Records

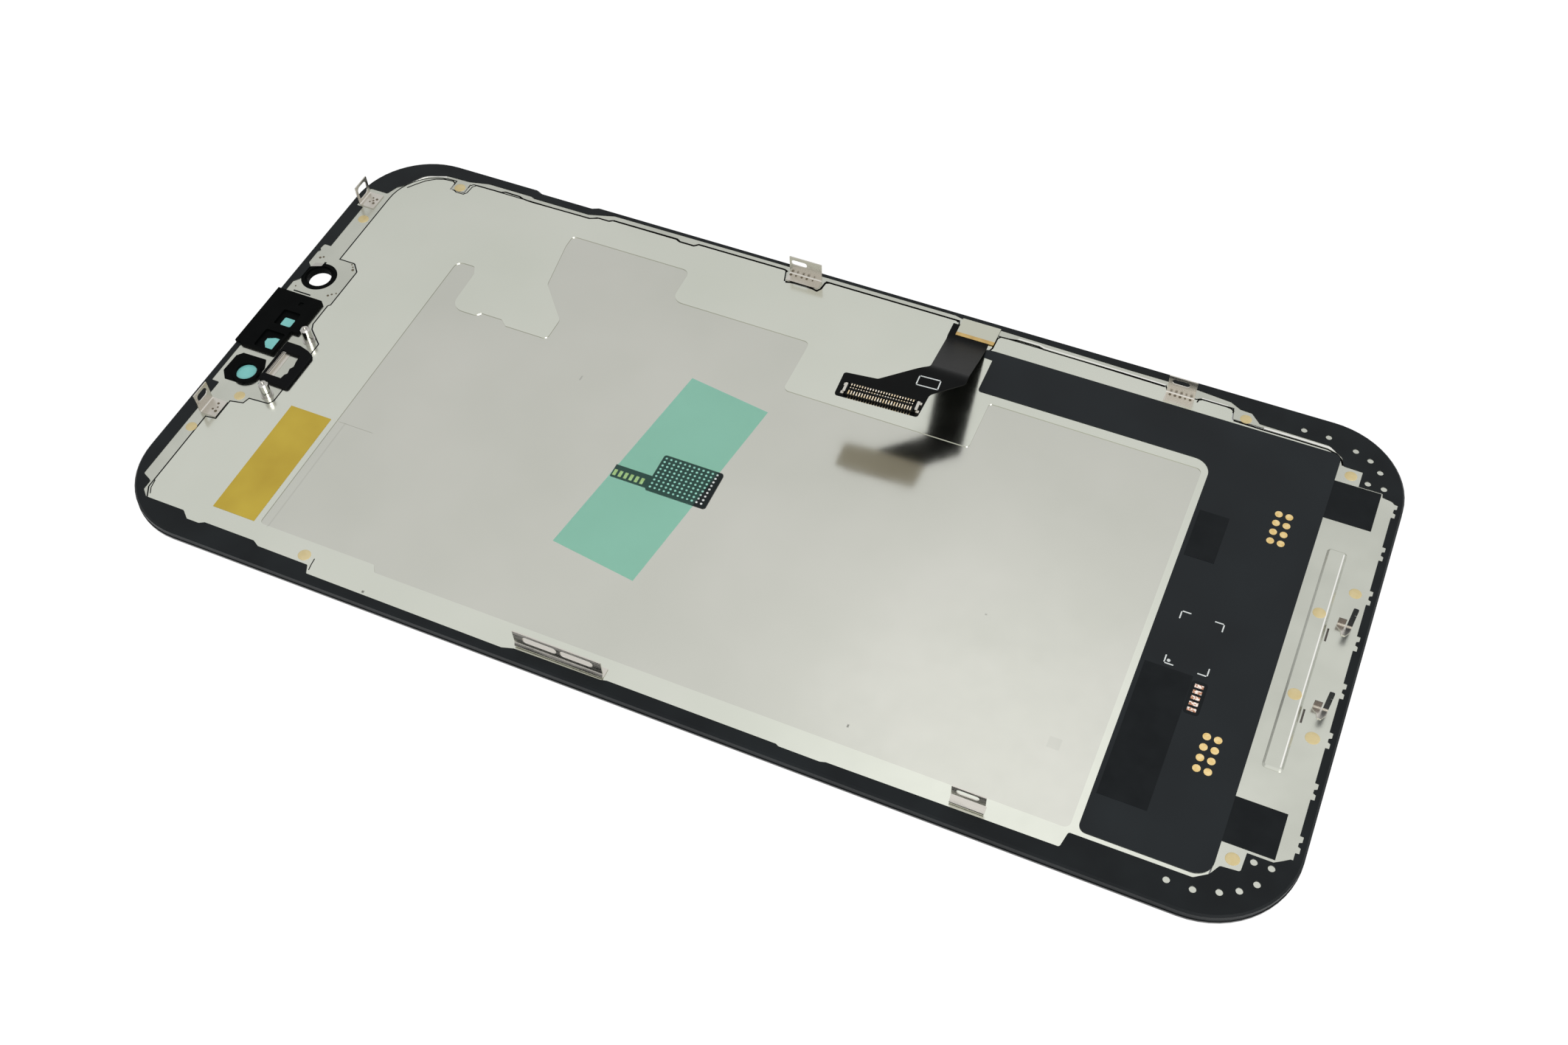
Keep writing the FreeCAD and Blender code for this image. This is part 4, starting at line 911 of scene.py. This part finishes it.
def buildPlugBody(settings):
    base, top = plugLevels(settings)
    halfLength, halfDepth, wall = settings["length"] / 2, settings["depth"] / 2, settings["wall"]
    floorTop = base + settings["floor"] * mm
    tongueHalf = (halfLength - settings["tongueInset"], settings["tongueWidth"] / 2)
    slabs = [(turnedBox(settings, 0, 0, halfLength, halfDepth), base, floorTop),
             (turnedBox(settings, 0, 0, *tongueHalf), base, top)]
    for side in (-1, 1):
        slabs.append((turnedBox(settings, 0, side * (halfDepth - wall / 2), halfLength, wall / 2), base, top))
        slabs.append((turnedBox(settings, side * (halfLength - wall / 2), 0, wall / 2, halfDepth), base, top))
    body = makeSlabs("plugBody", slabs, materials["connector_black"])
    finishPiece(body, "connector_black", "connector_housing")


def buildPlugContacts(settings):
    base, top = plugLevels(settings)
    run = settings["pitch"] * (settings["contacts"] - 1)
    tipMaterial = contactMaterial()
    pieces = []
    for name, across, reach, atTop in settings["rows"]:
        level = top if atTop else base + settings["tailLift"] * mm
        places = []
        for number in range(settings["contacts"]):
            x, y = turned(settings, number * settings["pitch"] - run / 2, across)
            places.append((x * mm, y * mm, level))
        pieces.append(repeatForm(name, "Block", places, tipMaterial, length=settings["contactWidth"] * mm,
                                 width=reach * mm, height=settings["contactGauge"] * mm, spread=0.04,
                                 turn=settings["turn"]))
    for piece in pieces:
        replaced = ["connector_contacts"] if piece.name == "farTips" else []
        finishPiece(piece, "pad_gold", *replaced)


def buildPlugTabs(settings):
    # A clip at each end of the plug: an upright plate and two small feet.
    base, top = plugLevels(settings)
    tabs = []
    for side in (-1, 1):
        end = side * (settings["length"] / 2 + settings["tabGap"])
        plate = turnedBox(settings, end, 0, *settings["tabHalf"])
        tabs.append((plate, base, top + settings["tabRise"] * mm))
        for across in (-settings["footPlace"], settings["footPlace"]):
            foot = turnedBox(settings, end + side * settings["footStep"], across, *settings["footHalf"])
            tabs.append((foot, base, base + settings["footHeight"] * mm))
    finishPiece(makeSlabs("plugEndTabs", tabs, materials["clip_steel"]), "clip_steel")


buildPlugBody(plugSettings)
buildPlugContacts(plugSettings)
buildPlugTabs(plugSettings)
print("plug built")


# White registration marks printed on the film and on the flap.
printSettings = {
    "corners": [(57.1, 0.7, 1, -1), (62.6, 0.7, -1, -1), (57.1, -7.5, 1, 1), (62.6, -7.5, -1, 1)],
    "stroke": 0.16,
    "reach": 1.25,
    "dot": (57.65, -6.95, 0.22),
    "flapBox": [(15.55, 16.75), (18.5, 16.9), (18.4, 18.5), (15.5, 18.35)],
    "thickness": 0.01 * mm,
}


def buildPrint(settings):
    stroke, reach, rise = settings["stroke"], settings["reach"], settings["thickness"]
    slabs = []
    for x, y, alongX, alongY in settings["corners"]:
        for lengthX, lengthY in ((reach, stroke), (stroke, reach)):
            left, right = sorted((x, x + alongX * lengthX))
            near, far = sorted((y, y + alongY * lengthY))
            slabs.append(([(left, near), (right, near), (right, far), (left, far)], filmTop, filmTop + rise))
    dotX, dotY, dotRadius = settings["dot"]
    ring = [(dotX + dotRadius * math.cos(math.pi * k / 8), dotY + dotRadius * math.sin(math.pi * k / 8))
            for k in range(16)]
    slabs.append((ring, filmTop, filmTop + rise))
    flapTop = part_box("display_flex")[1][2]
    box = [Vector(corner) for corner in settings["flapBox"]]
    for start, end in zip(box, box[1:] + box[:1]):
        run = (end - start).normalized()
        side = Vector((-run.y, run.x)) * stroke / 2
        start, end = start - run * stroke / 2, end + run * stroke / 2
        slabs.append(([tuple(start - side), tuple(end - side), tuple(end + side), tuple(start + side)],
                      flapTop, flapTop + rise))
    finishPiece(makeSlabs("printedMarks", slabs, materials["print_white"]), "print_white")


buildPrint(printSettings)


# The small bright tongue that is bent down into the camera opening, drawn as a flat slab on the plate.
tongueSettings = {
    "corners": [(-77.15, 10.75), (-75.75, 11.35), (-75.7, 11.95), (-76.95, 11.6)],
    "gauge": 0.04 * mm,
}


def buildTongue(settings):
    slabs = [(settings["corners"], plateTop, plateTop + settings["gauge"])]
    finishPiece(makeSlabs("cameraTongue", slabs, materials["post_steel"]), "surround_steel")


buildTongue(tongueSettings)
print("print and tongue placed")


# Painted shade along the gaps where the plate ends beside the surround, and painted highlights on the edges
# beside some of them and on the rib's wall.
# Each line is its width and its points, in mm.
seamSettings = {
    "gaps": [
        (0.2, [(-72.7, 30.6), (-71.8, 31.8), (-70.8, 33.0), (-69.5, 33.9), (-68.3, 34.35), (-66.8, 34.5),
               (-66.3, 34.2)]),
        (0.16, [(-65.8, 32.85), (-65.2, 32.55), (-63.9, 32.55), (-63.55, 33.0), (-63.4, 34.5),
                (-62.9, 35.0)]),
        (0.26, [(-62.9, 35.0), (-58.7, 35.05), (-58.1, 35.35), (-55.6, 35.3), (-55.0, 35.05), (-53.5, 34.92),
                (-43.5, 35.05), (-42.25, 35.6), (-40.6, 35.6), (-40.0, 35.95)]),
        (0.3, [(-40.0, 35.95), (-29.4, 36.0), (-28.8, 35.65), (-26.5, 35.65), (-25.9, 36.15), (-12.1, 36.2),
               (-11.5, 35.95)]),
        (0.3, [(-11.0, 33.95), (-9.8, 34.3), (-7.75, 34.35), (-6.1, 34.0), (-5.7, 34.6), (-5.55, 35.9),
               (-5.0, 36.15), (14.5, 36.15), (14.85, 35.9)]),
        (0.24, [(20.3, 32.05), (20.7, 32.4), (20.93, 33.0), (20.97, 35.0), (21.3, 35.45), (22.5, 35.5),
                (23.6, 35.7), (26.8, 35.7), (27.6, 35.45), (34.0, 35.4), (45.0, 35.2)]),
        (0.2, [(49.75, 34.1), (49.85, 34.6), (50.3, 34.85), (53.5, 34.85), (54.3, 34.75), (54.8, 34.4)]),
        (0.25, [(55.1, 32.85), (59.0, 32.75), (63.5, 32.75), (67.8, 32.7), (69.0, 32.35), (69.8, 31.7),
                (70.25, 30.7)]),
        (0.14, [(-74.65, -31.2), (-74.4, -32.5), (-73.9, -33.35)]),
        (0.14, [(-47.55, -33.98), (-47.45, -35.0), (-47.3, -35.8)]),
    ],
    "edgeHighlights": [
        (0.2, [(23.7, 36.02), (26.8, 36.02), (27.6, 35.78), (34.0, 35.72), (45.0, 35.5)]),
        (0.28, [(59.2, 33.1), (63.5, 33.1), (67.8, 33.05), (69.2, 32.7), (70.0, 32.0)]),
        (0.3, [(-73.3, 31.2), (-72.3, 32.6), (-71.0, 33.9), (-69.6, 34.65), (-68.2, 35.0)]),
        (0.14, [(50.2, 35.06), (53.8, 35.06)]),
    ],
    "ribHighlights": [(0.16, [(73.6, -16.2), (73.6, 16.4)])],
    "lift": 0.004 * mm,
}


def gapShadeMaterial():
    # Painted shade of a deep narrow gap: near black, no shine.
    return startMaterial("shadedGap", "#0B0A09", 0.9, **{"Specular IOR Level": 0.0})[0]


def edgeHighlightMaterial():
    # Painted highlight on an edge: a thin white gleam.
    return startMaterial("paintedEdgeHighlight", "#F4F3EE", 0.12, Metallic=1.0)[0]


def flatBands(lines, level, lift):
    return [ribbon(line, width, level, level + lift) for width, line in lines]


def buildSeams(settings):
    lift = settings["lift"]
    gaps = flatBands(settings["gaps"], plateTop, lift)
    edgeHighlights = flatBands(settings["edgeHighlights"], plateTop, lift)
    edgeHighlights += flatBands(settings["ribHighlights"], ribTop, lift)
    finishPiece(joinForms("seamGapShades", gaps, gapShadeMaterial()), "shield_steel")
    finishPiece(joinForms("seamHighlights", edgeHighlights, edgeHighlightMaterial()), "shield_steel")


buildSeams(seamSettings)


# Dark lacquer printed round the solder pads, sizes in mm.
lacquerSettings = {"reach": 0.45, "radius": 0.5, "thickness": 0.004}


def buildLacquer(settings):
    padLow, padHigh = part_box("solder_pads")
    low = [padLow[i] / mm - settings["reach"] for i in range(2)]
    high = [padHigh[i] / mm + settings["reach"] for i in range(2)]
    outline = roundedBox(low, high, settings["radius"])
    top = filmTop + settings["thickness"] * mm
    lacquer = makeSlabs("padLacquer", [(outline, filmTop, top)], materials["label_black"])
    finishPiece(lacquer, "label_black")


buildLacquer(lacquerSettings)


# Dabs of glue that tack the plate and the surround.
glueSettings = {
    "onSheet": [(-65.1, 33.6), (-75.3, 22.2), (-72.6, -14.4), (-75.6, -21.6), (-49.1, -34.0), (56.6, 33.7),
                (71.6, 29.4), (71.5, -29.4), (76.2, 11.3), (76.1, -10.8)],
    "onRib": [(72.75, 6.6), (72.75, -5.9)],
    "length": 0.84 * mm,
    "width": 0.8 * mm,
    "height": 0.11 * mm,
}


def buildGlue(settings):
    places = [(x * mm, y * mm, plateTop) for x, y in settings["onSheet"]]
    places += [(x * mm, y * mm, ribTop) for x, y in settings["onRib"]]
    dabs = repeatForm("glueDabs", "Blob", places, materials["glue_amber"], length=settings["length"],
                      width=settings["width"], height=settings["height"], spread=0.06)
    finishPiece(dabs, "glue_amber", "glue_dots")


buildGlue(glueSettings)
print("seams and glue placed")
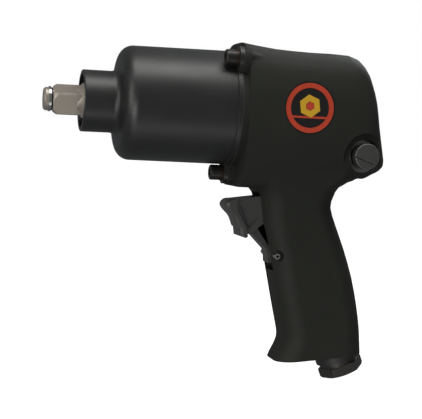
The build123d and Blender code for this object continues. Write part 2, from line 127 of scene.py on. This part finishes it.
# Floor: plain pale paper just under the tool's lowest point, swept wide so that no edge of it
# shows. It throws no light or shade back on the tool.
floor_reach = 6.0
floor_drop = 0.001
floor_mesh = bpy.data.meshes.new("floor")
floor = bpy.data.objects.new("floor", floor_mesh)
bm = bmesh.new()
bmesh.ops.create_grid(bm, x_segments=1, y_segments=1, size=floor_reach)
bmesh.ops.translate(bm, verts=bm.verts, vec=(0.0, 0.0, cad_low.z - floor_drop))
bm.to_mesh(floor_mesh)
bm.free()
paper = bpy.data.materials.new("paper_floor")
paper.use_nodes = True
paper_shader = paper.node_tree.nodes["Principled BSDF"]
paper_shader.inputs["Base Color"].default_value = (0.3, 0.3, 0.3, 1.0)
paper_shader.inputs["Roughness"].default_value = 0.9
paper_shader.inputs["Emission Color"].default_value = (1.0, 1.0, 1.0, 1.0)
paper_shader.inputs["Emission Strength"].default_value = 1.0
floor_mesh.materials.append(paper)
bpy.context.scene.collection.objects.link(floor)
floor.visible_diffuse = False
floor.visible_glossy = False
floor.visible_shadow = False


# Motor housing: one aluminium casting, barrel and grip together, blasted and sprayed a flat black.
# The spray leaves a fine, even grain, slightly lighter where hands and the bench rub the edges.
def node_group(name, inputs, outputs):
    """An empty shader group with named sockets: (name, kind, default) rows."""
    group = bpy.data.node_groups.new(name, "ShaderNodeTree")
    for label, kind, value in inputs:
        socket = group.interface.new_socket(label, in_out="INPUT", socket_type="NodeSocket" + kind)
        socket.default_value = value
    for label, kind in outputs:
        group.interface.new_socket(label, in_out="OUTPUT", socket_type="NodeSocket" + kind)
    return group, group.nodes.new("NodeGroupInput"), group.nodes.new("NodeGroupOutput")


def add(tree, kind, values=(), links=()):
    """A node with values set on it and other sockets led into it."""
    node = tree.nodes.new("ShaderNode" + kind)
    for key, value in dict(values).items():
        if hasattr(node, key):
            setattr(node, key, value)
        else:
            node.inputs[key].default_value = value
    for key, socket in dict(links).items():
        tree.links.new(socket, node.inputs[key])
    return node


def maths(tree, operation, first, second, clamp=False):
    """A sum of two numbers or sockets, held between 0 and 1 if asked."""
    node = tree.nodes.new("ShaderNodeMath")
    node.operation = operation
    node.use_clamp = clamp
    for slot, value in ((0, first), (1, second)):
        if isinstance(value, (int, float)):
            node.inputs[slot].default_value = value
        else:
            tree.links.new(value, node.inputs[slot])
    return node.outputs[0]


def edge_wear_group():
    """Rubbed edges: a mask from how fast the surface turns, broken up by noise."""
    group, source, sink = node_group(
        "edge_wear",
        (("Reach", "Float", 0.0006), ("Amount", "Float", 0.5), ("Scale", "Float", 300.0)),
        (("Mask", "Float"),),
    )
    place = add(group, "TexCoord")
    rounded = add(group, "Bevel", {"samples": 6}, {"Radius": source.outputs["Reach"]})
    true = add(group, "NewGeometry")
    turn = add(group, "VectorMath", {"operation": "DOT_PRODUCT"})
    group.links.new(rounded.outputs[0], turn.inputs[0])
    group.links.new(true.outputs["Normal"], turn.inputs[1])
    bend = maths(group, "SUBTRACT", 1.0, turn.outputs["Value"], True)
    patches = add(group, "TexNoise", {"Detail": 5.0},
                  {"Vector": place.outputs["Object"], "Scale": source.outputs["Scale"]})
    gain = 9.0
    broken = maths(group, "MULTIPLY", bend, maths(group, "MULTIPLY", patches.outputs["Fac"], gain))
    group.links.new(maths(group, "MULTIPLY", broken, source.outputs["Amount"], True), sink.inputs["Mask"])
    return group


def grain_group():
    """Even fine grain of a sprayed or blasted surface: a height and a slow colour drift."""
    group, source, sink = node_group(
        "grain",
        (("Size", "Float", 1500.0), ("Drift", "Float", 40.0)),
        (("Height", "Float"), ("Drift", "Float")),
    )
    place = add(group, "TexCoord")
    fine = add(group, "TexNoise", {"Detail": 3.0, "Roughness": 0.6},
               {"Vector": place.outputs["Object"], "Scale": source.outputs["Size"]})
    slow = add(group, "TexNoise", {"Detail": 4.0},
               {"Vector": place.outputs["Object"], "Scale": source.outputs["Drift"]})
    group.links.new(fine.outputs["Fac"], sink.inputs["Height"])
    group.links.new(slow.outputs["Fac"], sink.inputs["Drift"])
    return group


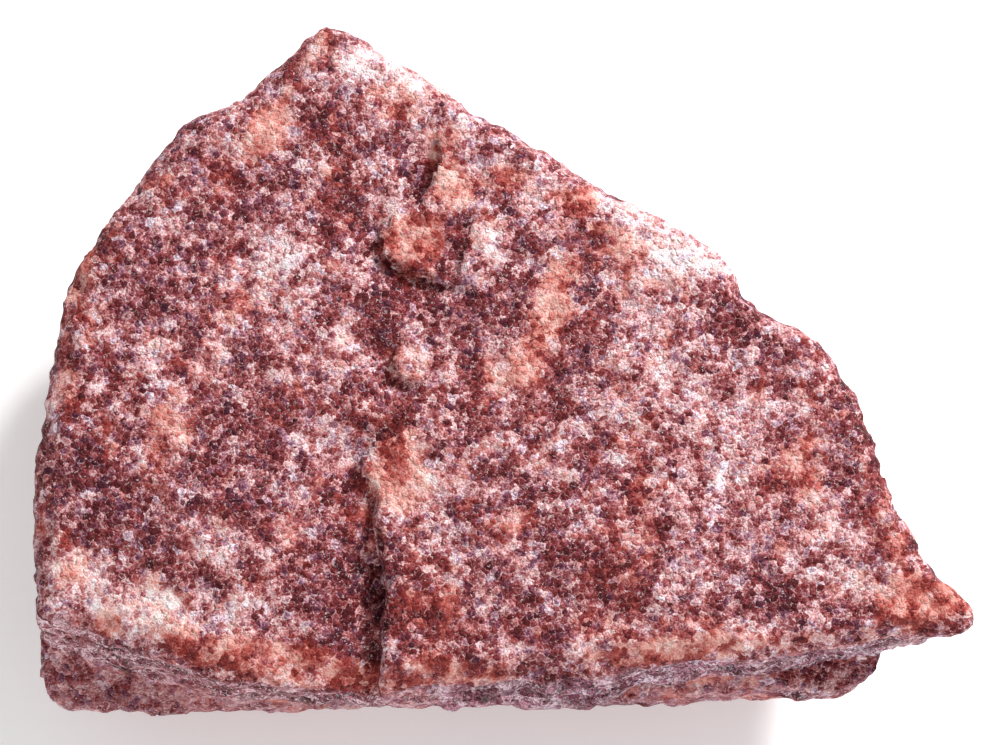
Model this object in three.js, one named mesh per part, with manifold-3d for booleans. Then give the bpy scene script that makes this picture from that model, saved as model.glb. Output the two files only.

AIM OF THE TASK — Take the line that contains "The build123d and", the line that contains "floor.visible_shadow = False", and all lines between, and give them again exactly; include no other line.

EXERCISE SOLUTION —
The build123d and Blender code for this object continues. Write part 2, from line 127 of scene.py on. This part finishes it.
# Floor: plain pale paper just under the tool's lowest point, swept wide so that no edge of it
# shows. It throws no light or shade back on the tool.
floor_reach = 6.0
floor_drop = 0.001
floor_mesh = bpy.data.meshes.new("floor")
floor = bpy.data.objects.new("floor", floor_mesh)
bm = bmesh.new()
bmesh.ops.create_grid(bm, x_segments=1, y_segments=1, size=floor_reach)
bmesh.ops.translate(bm, verts=bm.verts, vec=(0.0, 0.0, cad_low.z - floor_drop))
bm.to_mesh(floor_mesh)
bm.free()
paper = bpy.data.materials.new("paper_floor")
paper.use_nodes = True
paper_shader = paper.node_tree.nodes["Principled BSDF"]
paper_shader.inputs["Base Color"].default_value = (0.3, 0.3, 0.3, 1.0)
paper_shader.inputs["Roughness"].default_value = 0.9
paper_shader.inputs["Emission Color"].default_value = (1.0, 1.0, 1.0, 1.0)
paper_shader.inputs["Emission Strength"].default_value = 1.0
floor_mesh.materials.append(paper)
bpy.context.scene.collection.objects.link(floor)
floor.visible_diffuse = False
floor.visible_glossy = False
floor.visible_shadow = False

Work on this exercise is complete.